Почему «здесь» и где это «здесь»?7
Если слово «здесь» опустить, всё стало бы на свои места: речь шла бы о постоянно повторяющихся ситуациях: аналогичные, точно такие же ситуации уже некогда были, множество раз, и теперь повторяются вновь. Но говорится, что это мгновение и эти ворота встречались не где-то далеко позади или встретятся впереди, а встречались и ещё встретятся прямо здесь, прямо тут. Всё уже было, множество раз, но не в каких-то других местах бесконечного пути, а именно здесь, в этом самом месте. То есть это и есть эти самые ворота и это самое мгновение, бывшее прежде и предстоящее впереди. Преодолев бесконечность прошлого и будущего, которую невозможно преодолеть, карлик, луна, Заратустра снова вернулись в эту же точку пути, в это самое настоящее мгновение, которое из-за «прочной связи вещей» вновь вызвало к жизни себя. Впереди страшный путь в бесконечность и в конце его снова врата, эти врата… И снова – эта же ностальгия, этот же ужас вечности, это же предчувствие возвращения, его беспредельная глубина. От этой мысли и её чудовищных перспектив Заратустру охватил страх. И это понятно: испугаться здесь было чему. Потом рядом завыла собака, точно так же, как в детстве, – Заратустра узнал её вой.
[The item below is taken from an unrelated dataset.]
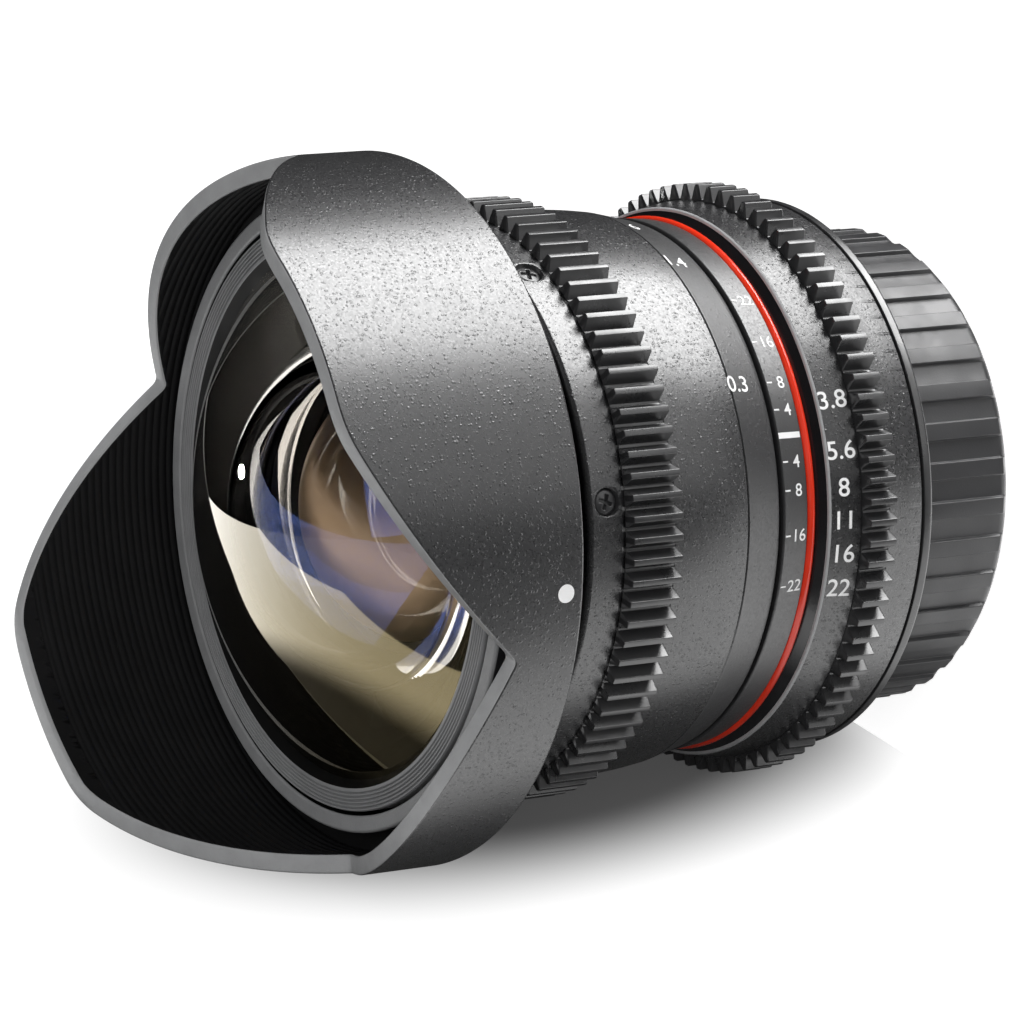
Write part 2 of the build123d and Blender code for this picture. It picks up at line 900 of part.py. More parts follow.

Мысль прервалась, всё вокруг изменилось: он был совершенно один среди мрачных утёсов в мертвенном свете луны…
Гипотезы о наивысшем мгновении великого года
Величайший год стоиков, круговорот всей Вселенной, начинается и заканчивается воспламенением: мироздание сворачивается в почти нулевое, но вместе с тем безграничное семя-первоогонь, из которого возникают сначала стихии, затем упорядоченные миры.
Существует ли на круге времён Ницше подобное уникальное мгновение, когда старый космос разрушен, а нового ещё нет, или же круг так и крутится, без конца изменяясь и возвращаясь к былому, без конца переходя от одного феноменального мира к другому?
Понятно, что ответ «да», равно как и ответ «нет», не противоречит концепции кругового течения времени, то есть оба ответа возможны. Хотя Ницше и не акцентирует этот момент (видимо, потому, что не желает углубляться в несвойственные ему богословские рассуждения), вопрос о наивысшем мгновении бытия всё же трудно обойти стороной, и он так или иначе проступает в подтексте. Иногда он заретуширован максимально, так что неясно, сказано «да» или же «нет». Вот, например:
«Всё уходит, всё возвращается – вечно катится колесо бытия. Всё умирает, всё вновь расцветает – вечно длится год бытия.
Всё разрушается, всё строится вновь – вечно возводится тот же дом бытия. Всё разлучается, всё снова встречается – вечно верно себе кольцо бытия» («Так говорил Заратустра». Выздоравливающий, 2).
Это можно понять как в смысле тотального разрушения и воссоздания всей Вселенной, так и в смысле разрушения и воссоздания каждой отдельной частности, когда Вселенная может и не сворачиваться в изначальное семя.